Monday, 20 June 2016

Finding our marbles on Iona

The second day of our sea kayaking trip to Iona was forecast to be another sunny day with a fresh breeze towards late afternoon.  We were on the water soon after breakfast and headed north a little way up the coast of the Ross of Mull before heading out across the Sound of Iona.  This crossing isn't a long one but has a reputation for rough water due to a combination of tidal movement and shallow depth.  When the wind is against the tide here overfalls and rough water can be expected.

We crossed in calm conditions with a light breeze and we were able to enjoy the views up the Sound to Iona's famous abbey church.

We headed straight for the prominent white sands of Traigh Mhor (big beach!) for our first landfall on Iona, and as we began to enter shallower water........

....the colours of the seabed began to appear beneath us - what a morning it was to be out on the water!

We climbed up onto a grassy mound forming the north end of the beach to look down on our boats drawn up on white sand above crystal clear water.  This was to be the first of many beaches we'd land on during the day and each one had this jewel-like quality.

The Iona coast south of Traigh Mhor is rocky with some cliffs and geos.  We took our time and explored wherever it was possible to paddle......

...and took time to enjoy the view below, the colours of the sea and the warm sunshine.

The geology of Iona is completely different to that of the Ross of Mull just a couple of kilometres across the water.  The Ross of Mull consists of pink granites while Iona consists of older rock, any pink granite boulders found on Iona are erratics moved from the Ross of Mull either by glacial ice or by storms.

On the east coast of Iona the bedrock is Precambrian sedimentary rock, mainly heavily metamorphosed sandstones, siltstone and limestones of a similar age to the Torridonian sandstones of north-west Scotland, while the southern end, the west and north is formed of ancient Lewisian gneiss.  There's a useful guidebook to the geology of Mull and Iona produced by Scottish Natural Heritage (SNH) which can be downloaded free here

The crumpled rock forms slabby cliffs, grey in colour and streaked with white from the many seabirds which nest on the ledges.  It's a complete contrast in colour to the bright pink rocks of the Ross of Mull.......

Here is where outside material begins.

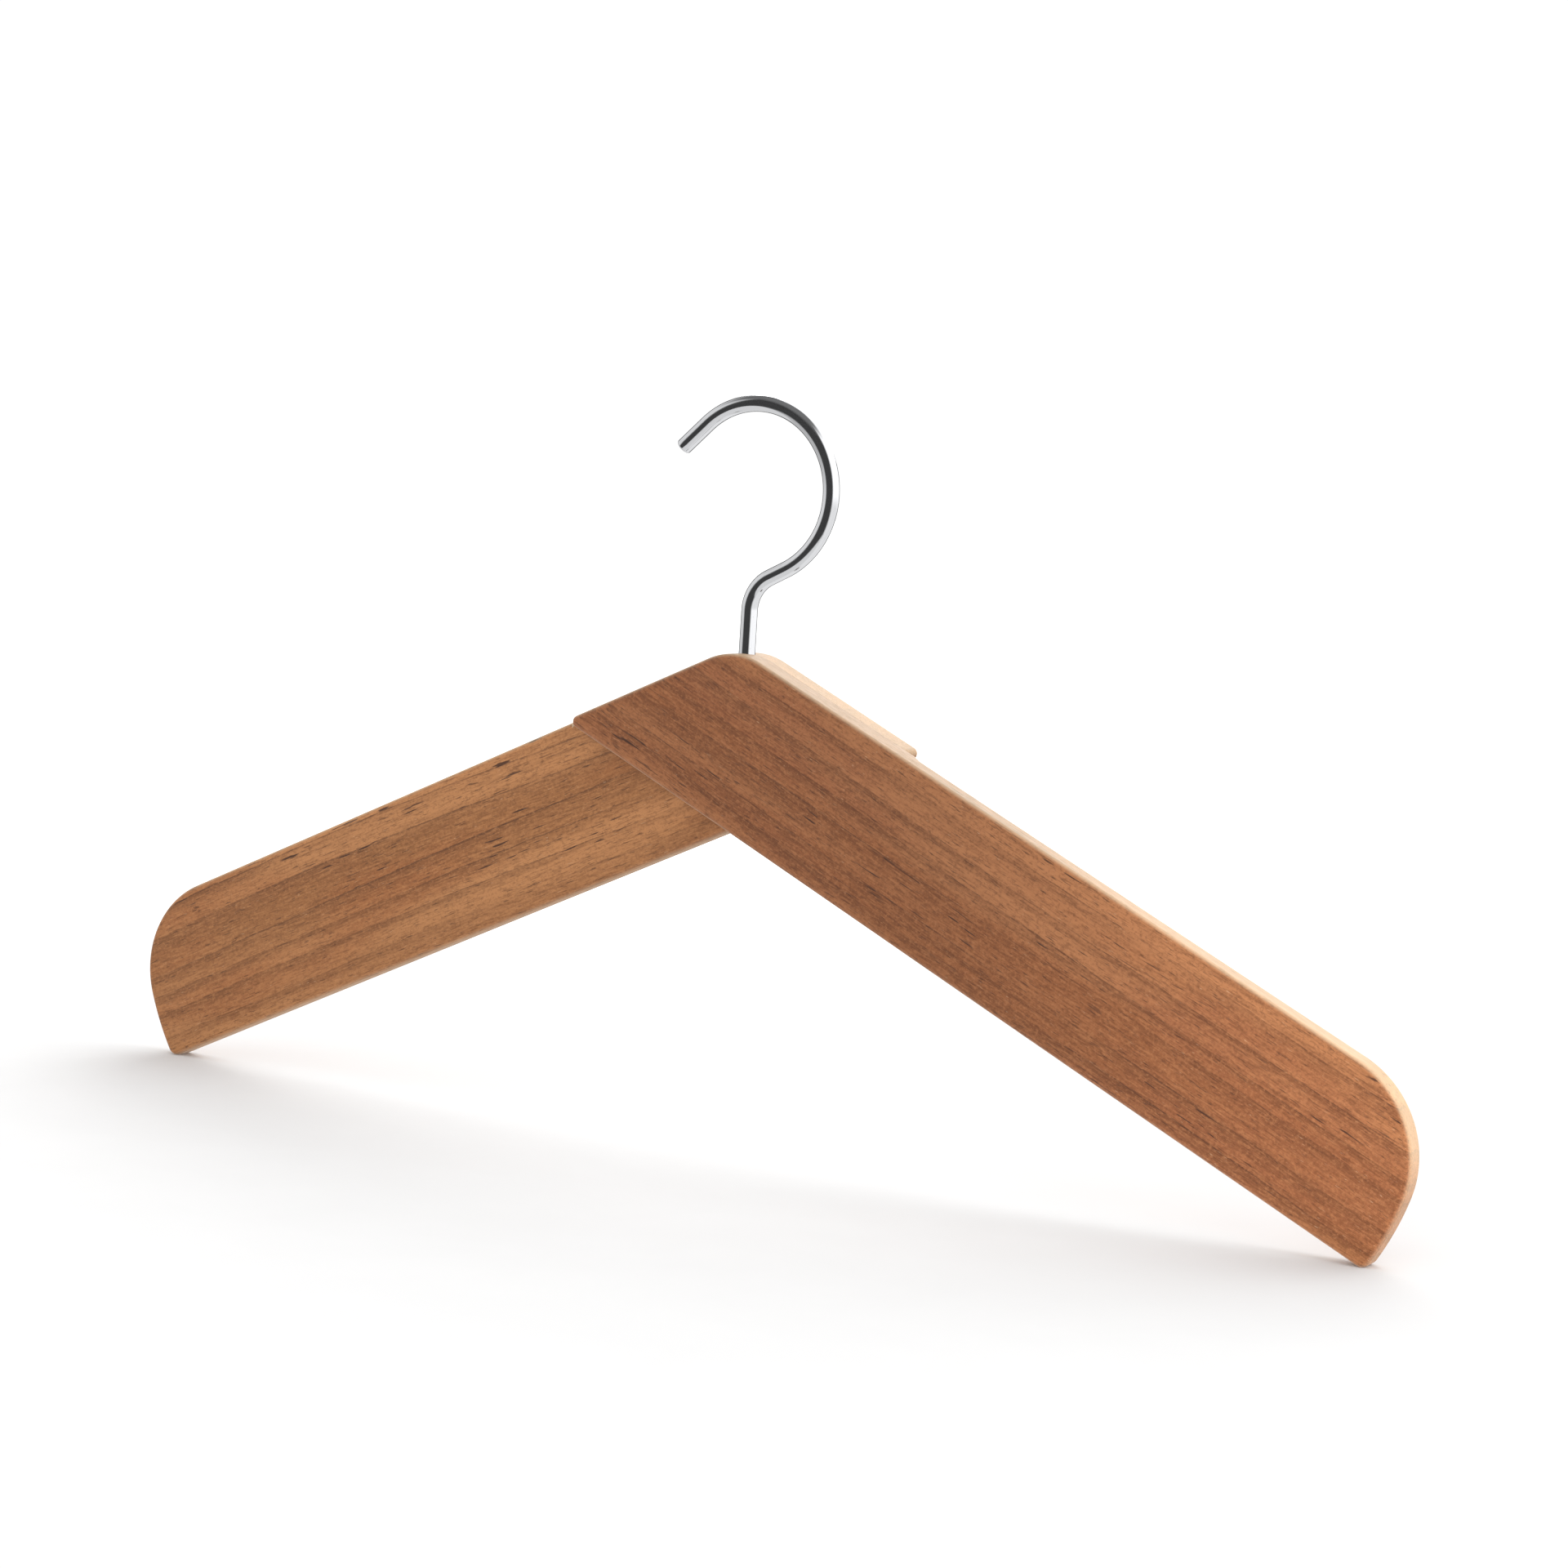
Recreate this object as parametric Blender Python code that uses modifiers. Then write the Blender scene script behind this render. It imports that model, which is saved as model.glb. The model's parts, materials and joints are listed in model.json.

...but has its own attractions - especially for the seabirds.  We paddled slowly southwards, looking for a type of rock long associated with the island of Iona......

...and finally "found our marbles" in this small bay.  One of the constituent rocks here is a limestone  metamorphosed into a fine marble containing streaks of white and green.  It was quarried from mediaeval times until the early 20th century and was often used for ornamental pieces - a large slab forms the communion table in Iona Abbey church. We could still see remains of the quarry machinery, cranes and wires among the jumble of blocks.

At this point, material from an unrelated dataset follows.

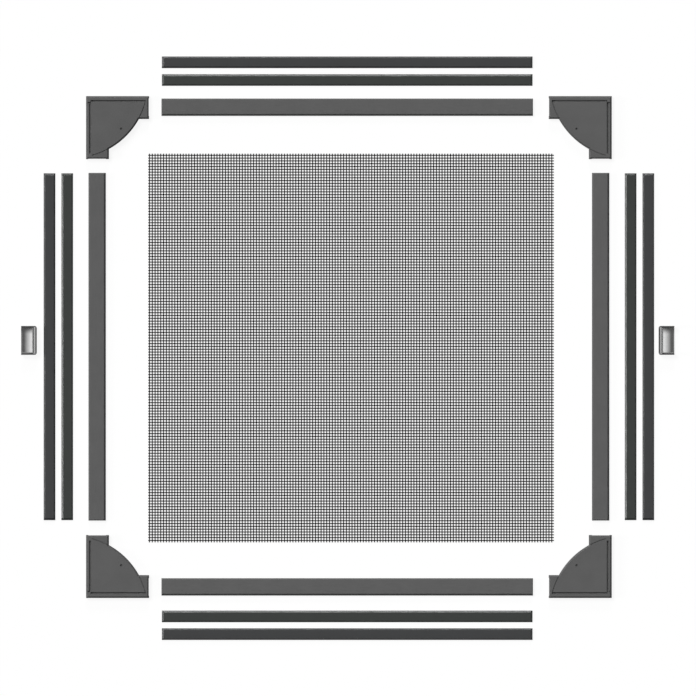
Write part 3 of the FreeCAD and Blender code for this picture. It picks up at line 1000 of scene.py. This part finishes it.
    def mesh(self) -> tuple[np.ndarray, np.ndarray]:
        """The handle as a closed skin: the surface, its sides and its foot.

        A grid of u (across) and v (along) is laid on the foot, with
        x = width * sin(u*pi/2)^rim_easing and y = reach * v^end_easing. Its ends follow the
        outline, whose half length is length/2, less the round corner near the rim. The
        skin's border drops to the foot, and the foot repeats the grid turned over.

        Returns:
            Points in millimetres from the open side's middle, and quads.
        """
        w, half, c = self.width_mm, self.length_mm / 2, self.corner_mm
        u = np.linspace(0, 1, self.columns)
        v = np.linspace(-1, 1, self.rows)
        x = w * np.sin(u * math.pi / 2) ** self.rim_easing
        inset = np.clip(x - (w - c), 0, c)
        reach = half - c + np.sqrt(np.maximum(c ** 2 - inset ** 2, 0.0))
        eased = np.sign(v) * np.abs(v) ** self.end_easing
        grid_x = np.broadcast_to(x[:, None], (self.columns, self.rows))
        grid_y = reach[:, None] * eased[None, :]
        top = self.surface(grid_x, grid_y)
        upper = np.stack((grid_x, grid_y, top), axis=-1)
        lower = np.stack((grid_x, grid_y, np.zeros_like(top)), axis=-1)
        points = np.concatenate((upper.reshape(-1, 3), lower.reshape(-1, 3)))
        number = np.arange(top.size).reshape(top.shape)
        face = np.stack((number[:-1, :-1], number[1:, :-1], number[1:, 1:], number[:-1, 1:]),
                        axis=-1).reshape(-1, 4)
        under = face[:, ::-1] + top.size
        border = np.concatenate((number[:-1, 0], number[-1, :-1], number[:0:-1, -1],
                                 number[0, :0:-1]))
        onward = np.roll(border, -1)
        sides = np.stack((border + top.size, onward + top.size, onward, border), axis=-1)
        return points, np.concatenate((face, under, sides))

    def pad(self, node: str, lateral: Side, foam: Material) -> Object:
        """A foam pad whose corners follow the handle's, closed by its two faces.

        Its outline is the node's rectangle with rounded corners, and its wall joins the
        outline at the foot to the same outline at the top.

        Args:
            node: the pad's node.
            lateral: the side of the layout that the handle lies on.
            foam: its material.

        Returns:
            The pad.
        """
        low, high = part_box(node)
        corners = np.array([(low.x, low.y), (high.x, low.y), (high.x, high.y), (low.x, high.y)])
        rim, outer = self.corner_mm * MM, self.pad_corner_mm * MM
        radii = [outer, rim, rim, outer] if lateral is Side.LEFT else [rim, outer, outer, rim]
        ring = rounded(corners, np.array(radii), self.pad_steps)
        count = len(ring)
        points = np.concatenate([np.column_stack((ring, np.full(count, z)))
                                 for z in (low.z, high.z)])
        number = np.arange(count)
        onward = np.roll(number, -1)
        walls = np.stack((number, onward, onward + count, number + count), axis=-1)
        caps = [number[::-1].tolist(), (number + count).tolist()]
        piece = add_piece(f"{node}_foam", points, walls, foam, caps)
        turn_outwards(piece)
        keep_faces_flat(piece)
        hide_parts(node)
        return piece

    def build(self) -> list[Object]:
        """Set both handles on their pads.

        Returns:
            The handles and the pads.
        """
        chrome, tape = HANDLE_CHROME.material(), TAPE_FOAM.material()
        made = []
        for lateral in (Side.LEFT, Side.RIGHT):
            node = f"handle_{lateral.value}"
            low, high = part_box(node)
            points, faces = self.mesh()
            middle, width = (low.y + high.y) / 2, self.width_mm * MM
            x, y, z = points.T * MM
            if lateral is Side.LEFT:
                placed_x, placed_y = high.x - width + x, middle + y
            else:
                placed_x, placed_y = low.x + width - x, middle - y
            placed = np.stack((placed_x, placed_y, low.z + z), axis=-1)
            piece = add_piece(f"{node}_scoop", placed, faces, chrome)
            turn_outwards(piece)
            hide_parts(node)
            made += [piece, self.pad(f"handle_pad_{lateral.value}", lateral, tape)]
        return made


@dataclass
class Studio:
    """White table, soft lamps towards the upper left, and the camera.

    Attributes:
        lens_mm: a very long lens, because the layout is drawn without perspective.
        sensor_mm: width of the camera's sensor.
        clip_m: how near and how far the camera sees.
        frame_mm: width of the table that the picture takes in, at the pieces' faces.
        face_z_mm: height of those faces.
        centre_mm: the point under the middle of the picture.
        key_tilt_deg: how far the main light leans from straight up, towards the upper left.
        key_power, key_soft_deg: its strength, and how wide it looks.
        rim_tilt_deg, rim_power, rim_soft_deg: the same for the two lights that graze the
            long edges.
        lamp_far_mm: how far from the middle the lamps are drawn.
        table_half_mm: half the table's width.
        table_gap_mm: how far it lies under the pieces, so that no two faces coincide.
        table_show: share of its full white that the table shows without light.
        table_bounce: sRGB hex of the table as the pieces' diffuse light sees it.
        ambient: the sky's strength in that light.
        screens: strength of the white screens that gloss and chrome see.
        overhead, horizon: strength of the ceiling between them, above and low down.
        backdrop: strength of the white that the camera sees behind the table.
        beside_x, beside_y: spans of x and y over which the side screens fade in.
        above_y: span of y over which the upper screen fades in.
        hem_z: span of z over which all screens end.
    """

    lens_mm: float = 1000.0
    sensor_mm: float = 36.0
    clip_m: tuple[float, float] = (0.1, 100.0)
    frame_mm: float = 696.0
    face_z_mm: float = 4.0
    centre_mm: tuple[float, float] = (0.3, 0.2)
    key_tilt_deg: float = 38.0
    key_power: float = 2.5
    key_soft_deg: float = 20.0
    rim_tilt_deg: float = 63.0
    rim_power: float = 1.1
    rim_soft_deg: float = 12.0
    lamp_far_mm: float = 2000.0
    table_half_mm: float = 6000.0
    table_gap_mm: float = 0.02
    table_show: float = 0.9
    table_bounce: str = "606060"
    ambient: float = 0.06
    screens: float = 1.0
    overhead: float = 0.12
    horizon: float = 0.03
    backdrop: float = 1.0
    beside_x: tuple[float, float] = (0.1, 0.75)
    beside_y: tuple[float, float] = (-0.5, -0.02)
    above_y: tuple[float, float] = (0.6, 0.95)
    hem_z: tuple[float, float] = (0.36, 0.48)

    def table(self) -> Object:
        """A plane that shows white and keeps a faint shadow.

        Camera, glossy and transmission rays see it glow, mixed with a lit white. Diffuse
        rays see a grey, so that it doesn't fill in the far edges of the pieces.

        Returns:
            The table.
        """
        material, tree = new_material("white_table")
        path = add_node(tree, "LightPath")
        plain = add_node(tree, "BsdfDiffuse", {"Color": srgb("ffffff")})
        glow = add_node(tree, "Emission", {"Color": srgb("ffffff"), "Strength": 1.0})
        shown = add_node(tree, "MixShader", {0: self.table_show, 1: plain, 2: glow})
        bounce = add_node(tree, "BsdfDiffuse", {"Color": srgb(self.table_bounce)})
        either = add_node(tree, "MixShader", {
            0: path.outputs["Is Diffuse Ray"], 1: shown, 2: bounce,
        })
        add_node(tree, "OutputMaterial", {"Surface": either})
        half, top = self.table_half_mm * MM, -self.table_gap_mm * MM
        corners = [(-half, -half, top), (half, -half, top), (half, half, top),
                   (-half, half, top)]
        data = bpy.data.meshes.new("table")
        data.from_pydata(corners, [], [(0, 1, 2, 3)])
        data.materials.append(material)
        plane = bpy.data.objects.new("table", data)
        bpy.context.scene.collection.objects.link(plane)
        return plane

    def world(self) -> None:
        """A sky in which metal sees white screens to the left, to the right and above.

        A direction (x, y, z) meets a side screen where |x| is large and y isn't negative,
        and the upper screen where y is near 1. All end at a lower edge, where z is small.
        The rest is a dim ceiling, darker towards the horizon. Diffuse rays see an even,
        dim sky, and the camera a white backdrop.
        """
        world = bpy.data.worlds.new("light_tent")
        bpy.context.scene.world = world
        world.use_nodes = True
        tree = world.node_tree
        tree.nodes.clear()
        place = add_node(tree, "TexCoord")
        parts = add_node(tree, "SeparateXYZ", {"Vector": place.outputs["Generated"]})
        sideways = add_node(tree, "Math", {0: parts.outputs["X"]}, operation="ABSOLUTE")
        spans = ((sideways, self.beside_x), (parts.outputs["Y"], self.beside_y),
                 (parts.outputs["Y"], self.above_y), (parts.outputs["Z"], self.hem_z))
        beside, side_edge, upper_screen, hem = (add_node(tree, "MapRange", {
            "Value": source, "From Min": least, "From Max": most,
        }) for source, (least, most) in spans)
        side_screens = add_node(tree, "Math", {0: beside, 1: side_edge}, operation="MULTIPLY")
        screen = add_node(tree, "Math", {0: side_screens, 1: upper_screen}, operation="MAXIMUM")
        both = add_node(tree, "Math", {0: screen, 1: hem}, operation="MULTIPLY")
        ceiling = add_node(tree, "MapRange", {
            "Value": parts.outputs["Z"], "To Min": self.horizon, "To Max": self.overhead,
        })
        level = add_node(tree, "Mix", {"Factor": both, "A": ceiling, "B": self.screens})
        path = add_node(tree, "LightPath")
        seen = add_node(tree, "Mix", {
            "Factor": path.outputs["Is Diffuse Ray"], "A": level, "B": self.ambient,
        })
        shown = add_node(tree, "Mix", {
            "Factor": path.outputs["Is Camera Ray"], "A": seen, "B": self.backdrop,
        })
        sky = add_node(tree, "Background", {"Color": srgb("ffffff"), "Strength": shown})
        add_node(tree, "OutputWorld", {"Surface": sky})

    @staticmethod
    def chrome_pieces() -> Collection:
        """The handles as pieces that no lamp shines on: the chrome sees the screens only.

        Returns:
            The collection, made at the first call.
        """
        name = "chrome_pieces"
        if name in bpy.data.collections:
            return bpy.data.collections[name]
        pieces = bpy.data.collections.new(name)
        for piece in bpy.data.objects:
            if piece.name.startswith("handle_") and piece.name.endswith("_scoop"):
                pieces.objects.link(piece)
        for entry in pieces.collection_objects:
            entry.light_linking.link_state = "EXCLUDE"
        return pieces

    def lamp(self, name: str, towards: Vector, tilt_deg: float, power: float,
             soft_deg: float) -> None:
        """A distant soft lamp, the same for every piece, that isn't seen in the chrome.

        Args:
            name: the lamp's name.
            towards: horizontal direction from the middle to the lamp.
            tilt_deg: how far it leans from straight up.
            power: its light on a face turned towards it, where pi is full white.
            soft_deg: how wide it looks.
        """
        data = bpy.data.lights.new(name, "SUN")
        data.energy = power
        data.angle = math.radians(soft_deg)
        lamp = bpy.data.objects.new(name, data)
        tilt = math.radians(tilt_deg)
        place = towards.normalized() * math.sin(tilt) + Vector((0, 0, math.cos(tilt)))
        lamp.location = place * (self.lamp_far_mm * MM)
        lamp.rotation_mode = "QUATERNION"
        lamp.rotation_quaternion = (-place).to_track_quat("-Z", "Y")
        bpy.context.scene.collection.objects.link(lamp)
        lamp.light_linking.receiver_collection = self.chrome_pieces()

    def camera(self) -> None:
        """A camera straight above the middle of the layout."""
        data = bpy.data.cameras.new("camera")
        data.lens = self.lens_mm
        data.sensor_width = self.sensor_mm
        data.clip_start, data.clip_end = self.clip_m
        camera = bpy.data.objects.new("camera", data)
        height = (self.frame_mm * self.lens_mm / self.sensor_mm + self.face_z_mm) * MM
        camera.location = (self.centre_mm[0] * MM, self.centre_mm[1] * MM, height)
        bpy.context.scene.collection.objects.link(camera)
        bpy.context.scene.camera = camera

    def build(self) -> list[Object]:
        """Set the camera, the sky, the lamps and the table.

        Returns:
            The table.
        """
        bpy.context.scene.view_settings.view_transform = "Standard"
        self.camera()
        self.world()
        left, upper = Vector((-1, 0, 0)), Vector((0, 1, 0))
        self.lamp("key_lamp", left + upper, self.key_tilt_deg, self.key_power,
                  self.key_soft_deg)
        for name, towards in (("left", left), ("upper", upper)):
            self.lamp(f"edge_lamp_{name}", towards, self.rim_tilt_deg, self.rim_power,
                      self.rim_soft_deg)
        return [self.table()]


def main() -> None:
    for group in (Rails(), MagnetStrips(), CornerCaps(), InsectMesh(), PullHandles(), Studio()):
        for piece in group.build():
            LOG.info("%s: %s", type(group).__name__, piece.name)


if __name__ == "__main__":
    main()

 "Iona Marble" souvenirs are found for sale on the island and elsewhere, but almost all of the rock used for these today is from Connemara - perhaps appropriate given that Columba himself came from Ireland!

All too soon we found ourselves at the south end of Iona and the lure of seeing what might be around the next corner or headland drew us on.  The rock type had changed to Gneiss, but the sea kayaking was better than "nice"...........


  1. Ian, we've visited Iona on two occasions, but never the way you are. You will have come so much closer to its true "spirit" in such self-propelled craft...just as did St. Columba, in his tiny curragh-like boat. Wonderful! Warm wishes.

  2. It's a wonderful place to paddle in good conditions Duncan - I don't know anywhere which has quite the same quality of light when the sun shines

    Warm wishes to you both

  3. Never knew that about the marble connection.